» Listed records:
start

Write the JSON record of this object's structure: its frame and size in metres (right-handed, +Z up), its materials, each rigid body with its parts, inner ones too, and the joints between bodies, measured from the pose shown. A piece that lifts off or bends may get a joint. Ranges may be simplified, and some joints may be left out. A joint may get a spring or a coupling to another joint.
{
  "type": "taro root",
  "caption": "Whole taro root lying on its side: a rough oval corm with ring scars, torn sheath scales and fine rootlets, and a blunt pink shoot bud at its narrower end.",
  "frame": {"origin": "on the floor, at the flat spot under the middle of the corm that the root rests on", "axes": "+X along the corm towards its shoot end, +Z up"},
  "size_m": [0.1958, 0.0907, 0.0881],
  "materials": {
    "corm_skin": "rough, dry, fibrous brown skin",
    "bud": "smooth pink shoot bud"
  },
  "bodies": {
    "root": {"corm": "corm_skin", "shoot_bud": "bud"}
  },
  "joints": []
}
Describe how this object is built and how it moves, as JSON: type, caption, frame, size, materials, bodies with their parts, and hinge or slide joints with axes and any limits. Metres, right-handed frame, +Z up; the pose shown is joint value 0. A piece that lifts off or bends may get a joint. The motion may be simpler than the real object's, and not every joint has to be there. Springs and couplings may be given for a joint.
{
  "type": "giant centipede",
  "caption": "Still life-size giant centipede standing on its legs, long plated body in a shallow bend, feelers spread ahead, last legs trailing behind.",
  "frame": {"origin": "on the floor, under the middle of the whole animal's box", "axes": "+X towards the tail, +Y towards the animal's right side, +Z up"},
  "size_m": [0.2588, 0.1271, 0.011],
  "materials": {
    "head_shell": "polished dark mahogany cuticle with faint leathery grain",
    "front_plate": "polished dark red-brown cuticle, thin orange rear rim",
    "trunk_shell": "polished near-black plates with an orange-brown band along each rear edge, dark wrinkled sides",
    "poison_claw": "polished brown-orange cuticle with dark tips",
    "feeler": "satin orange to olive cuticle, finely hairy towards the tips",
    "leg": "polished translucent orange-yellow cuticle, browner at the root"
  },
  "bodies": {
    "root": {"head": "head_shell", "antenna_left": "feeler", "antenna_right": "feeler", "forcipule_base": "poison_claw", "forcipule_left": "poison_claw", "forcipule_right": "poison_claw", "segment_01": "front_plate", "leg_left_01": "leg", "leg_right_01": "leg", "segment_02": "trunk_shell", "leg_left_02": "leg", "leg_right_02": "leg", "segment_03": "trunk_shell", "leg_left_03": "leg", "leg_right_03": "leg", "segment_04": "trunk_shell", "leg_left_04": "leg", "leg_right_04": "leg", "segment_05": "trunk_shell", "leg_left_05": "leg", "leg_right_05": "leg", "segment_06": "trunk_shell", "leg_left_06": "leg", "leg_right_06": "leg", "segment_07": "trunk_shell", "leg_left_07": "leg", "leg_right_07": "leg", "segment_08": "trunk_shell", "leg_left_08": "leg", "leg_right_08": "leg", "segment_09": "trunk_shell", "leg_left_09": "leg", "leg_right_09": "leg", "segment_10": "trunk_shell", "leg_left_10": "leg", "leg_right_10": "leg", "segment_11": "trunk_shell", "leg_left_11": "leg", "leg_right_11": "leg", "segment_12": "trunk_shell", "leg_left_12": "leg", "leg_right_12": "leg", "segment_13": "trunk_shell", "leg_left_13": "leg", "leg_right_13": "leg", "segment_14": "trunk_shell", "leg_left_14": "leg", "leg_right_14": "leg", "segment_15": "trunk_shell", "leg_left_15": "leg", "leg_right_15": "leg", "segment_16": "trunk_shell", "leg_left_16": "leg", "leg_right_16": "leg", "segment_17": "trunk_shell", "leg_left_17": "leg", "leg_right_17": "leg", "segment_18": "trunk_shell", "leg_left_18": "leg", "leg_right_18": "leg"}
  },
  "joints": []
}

end

» Task statement: Retype the material in full. Each word must match.

» Full solution:
Write the JSON record of this object's structure: its frame and size in metres (right-handed, +Z up), its materials, each rigid body with its parts, inner ones too, and the joints between bodies, measured from the pose shown. A piece that lifts off or bends may get a joint. Ranges may be simplified, and some joints may be left out. A joint may get a spring or a coupling to another joint.
{
  "type": "taro root",
  "caption": "Whole taro root lying on its side: a rough oval corm with ring scars, torn sheath scales and fine rootlets, and a blunt pink shoot bud at its narrower end.",
  "frame": {"origin": "on the floor, at the flat spot under the middle of the corm that the root rests on", "axes": "+X along the corm towards its shoot end, +Z up"},
  "size_m": [0.1958, 0.0907, 0.0881],
  "materials": {
    "corm_skin": "rough, dry, fibrous brown skin",
    "bud": "smooth pink shoot bud"
  },
  "bodies": {
    "root": {"corm": "corm_skin", "shoot_bud": "bud"}
  },
  "joints": []
}
Describe how this object is built and how it moves, as JSON: type, caption, frame, size, materials, bodies with their parts, and hinge or slide joints with axes and any limits. Metres, right-handed frame, +Z up; the pose shown is joint value 0. A piece that lifts off or bends may get a joint. The motion may be simpler than the real object's, and not every joint has to be there. Springs and couplings may be given for a joint.
{
  "type": "giant centipede",
  "caption": "Still life-size giant centipede standing on its legs, long plated body in a shallow bend, feelers spread ahead, last legs trailing behind.",
  "frame": {"origin": "on the floor, under the middle of the whole animal's box", "axes": "+X towards the tail, +Y towards the animal's right side, +Z up"},
  "size_m": [0.2588, 0.1271, 0.011],
  "materials": {
    "head_shell": "polished dark mahogany cuticle with faint leathery grain",
    "front_plate": "polished dark red-brown cuticle, thin orange rear rim",
    "trunk_shell": "polished near-black plates with an orange-brown band along each rear edge, dark wrinkled sides",
    "poison_claw": "polished brown-orange cuticle with dark tips",
    "feeler": "satin orange to olive cuticle, finely hairy towards the tips",
    "leg": "polished translucent orange-yellow cuticle, browner at the root"
  },
  "bodies": {
    "root": {"head": "head_shell", "antenna_left": "feeler", "antenna_right": "feeler", "forcipule_base": "poison_claw", "forcipule_left": "poison_claw", "forcipule_right": "poison_claw", "segment_01": "front_plate", "leg_left_01": "leg", "leg_right_01": "leg", "segment_02": "trunk_shell", "leg_left_02": "leg", "leg_right_02": "leg", "segment_03": "trunk_shell", "leg_left_03": "leg", "leg_right_03": "leg", "segment_04": "trunk_shell", "leg_left_04": "leg", "leg_right_04": "leg", "segment_05": "trunk_shell", "leg_left_05": "leg", "leg_right_05": "leg", "segment_06": "trunk_shell", "leg_left_06": "leg", "leg_right_06": "leg", "segment_07": "trunk_shell", "leg_left_07": "leg", "leg_right_07": "leg", "segment_08": "trunk_shell", "leg_left_08": "leg", "leg_right_08": "leg", "segment_09": "trunk_shell", "leg_left_09": "leg", "leg_right_09": "leg", "segment_10": "trunk_shell", "leg_left_10": "leg", "leg_right_10": "leg", "segment_11": "trunk_shell", "leg_left_11": "leg", "leg_right_11": "leg", "segment_12": "trunk_shell", "leg_left_12": "leg", "leg_right_12": "leg", "segment_13": "trunk_shell", "leg_left_13": "leg", "leg_right_13": "leg", "segment_14": "trunk_shell", "leg_left_14": "leg", "leg_right_14": "leg", "segment_15": "trunk_shell", "leg_left_15": "leg", "leg_right_15": "leg", "segment_16": "trunk_shell", "leg_left_16": "leg", "leg_right_16": "leg", "segment_17": "trunk_shell", "leg_left_17": "leg", "leg_right_17": "leg", "segment_18": "trunk_shell", "leg_left_18": "leg", "leg_right_18": "leg"}
  },
  "joints": []
}